RJ: Do realize that, when you put bits and pieces of your life online, that a lot of people are going to feel entitled to make judgements and criticize you based on what they see. And when you put up resistance, so many of these people will tell you “well that’s what you get for putting yourself out there” (often times while keeping their own identity anonymous. Others will take it one step further and feel entitled to you and the rest of your life that’s not on camera. Don’t let these people ruin it for you. Don’t share anything you’re not comfortable sharing. And definitely don’t feel like you have to put up with people harassing you just because you post the occasional content online.

RJ and Will

Matthew: Who has been your biggest supporter or mentor?
RJ: I know it’s sappy, but I have to say Will. He’s the one who inspired me to take this up all those years ago and he’s the one who continues to cheer me on to this day.

Matthew: Apart from being in love. Why do you think you and your partner work so well together?
RJ: Will and I are like two halves of one brain sometimes. He’s the one who thinks more analytically and linearly while I tend to me more dynamic and out-of-the-box. We balance each other out in a really amazing way that helps us emphasize one another’s strengths and minimize a lot of our weaknesses. We both share a certain passion for learning and creativity that really unites us, and then we both bring a different set of skills to the table that just go really well together.

Matthew: Do you have any projects in the pipeline?
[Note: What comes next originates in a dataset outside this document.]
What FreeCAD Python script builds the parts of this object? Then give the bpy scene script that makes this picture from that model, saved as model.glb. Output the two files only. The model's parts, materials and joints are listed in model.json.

Or are there any new things you really want to try do in 2016?
RJ: We’ve decided that 2016 is going to be the year of branching out. YouTube’s been great in a lot of ways, but we certainly didn’t move to LA just to stay in our apartment and edit videos all day. Modeling has definitely been one of those new projects that I decided to try on a whim, and ended up having a little knack for. Hosting and acting both fall into that category as well. But my first passion has always been writing, and the same goes for Will. We’ve been hammering away at a number of writing projects, both individually and together. So the goal is for at least a handful of these to start coming to fruition in the next year. That is, after we get married in May.